The data show that Treasury sales are incremental and do not stress U.S. debt markets, while the diversification push reinforces doubts about Bitcoin’s credibility as a sovereign‑level hedge.
The recent Treasury data reveal that China’s official‑sector balance sheet shed $71.5 billion of U.S. debt between September 2024 and September 2025, the largest single‑year reduction among the BRICS members. India, Brazil and Saudi Arabia followed with sizable cuts, yet total foreign holdings of Treasuries climbed to $9.25 trillion as private investors filled the gap. Analysts interpret the moves as a measured diversification rather than a panic‑driven exodus, underscoring that the de‑dollarization trend is incremental and largely driven by exchange‑rate accounting effects.
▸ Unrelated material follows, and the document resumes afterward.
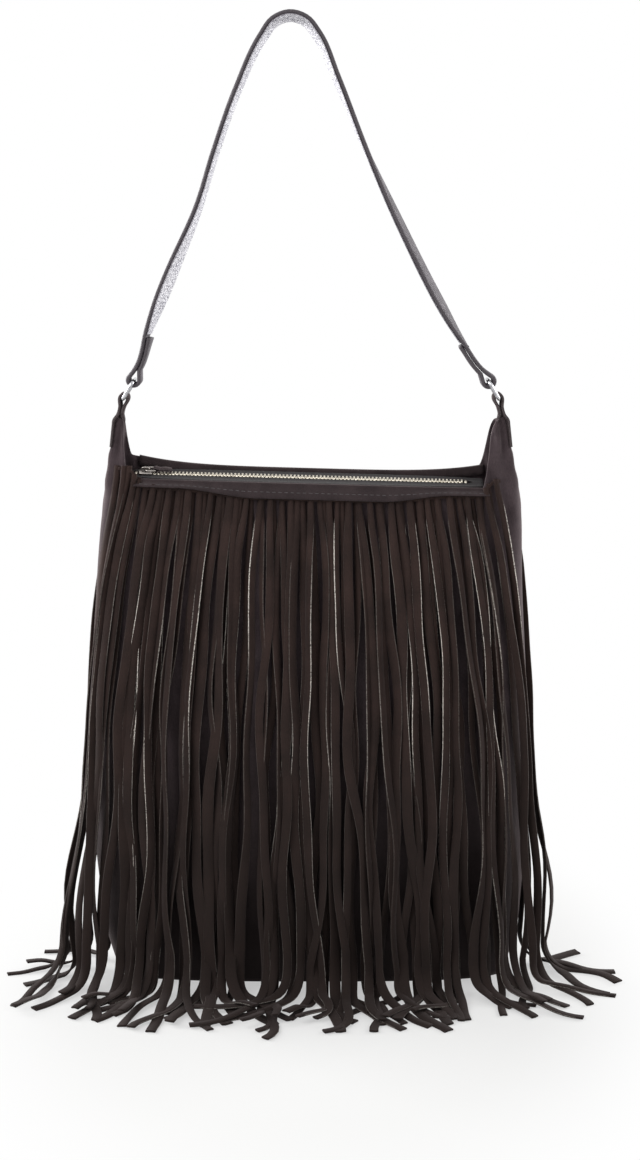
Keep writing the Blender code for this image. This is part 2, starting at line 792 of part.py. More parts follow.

At the same time, central‑bank gold purchases surged to record levels, accounting for more than 20 % of global demand in 2024. Gold’s zero‑counterparty nature makes it an attractive hedge against fiscal deficits and geopolitical risk, positioning it as the first stop for many sovereign portfolios. Real‑yield dynamics add another layer: when 10‑year TIPS yields compress, non‑yielding assets such as Bitcoin appear cheaper, reviving the narrative that the cryptocurrency can serve as a hard‑cap store of value. Yet the link between Treasury sales and Bitcoin inflows remains tenuous.
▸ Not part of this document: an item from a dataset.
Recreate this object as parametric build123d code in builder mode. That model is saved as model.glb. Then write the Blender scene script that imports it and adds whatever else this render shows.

Despite growing private‑sector enthusiasm, state adoption of Bitcoin remains constrained. The Swiss National Bank’s recent rejection of Bitcoin on volatility and liquidity grounds illustrates the high bar central banks set for reserve assets. Until Bitcoin can demonstrate deep, liquid markets and price stability comparable to gold, its role will stay speculative. The ongoing reserve diversification—driven by gold demand, fiscal concerns, and modest real‑yield shifts—creates a narrative foothold for Bitcoin, but whether that narrative translates into durable capital allocation will depend on future macro‑policy developments.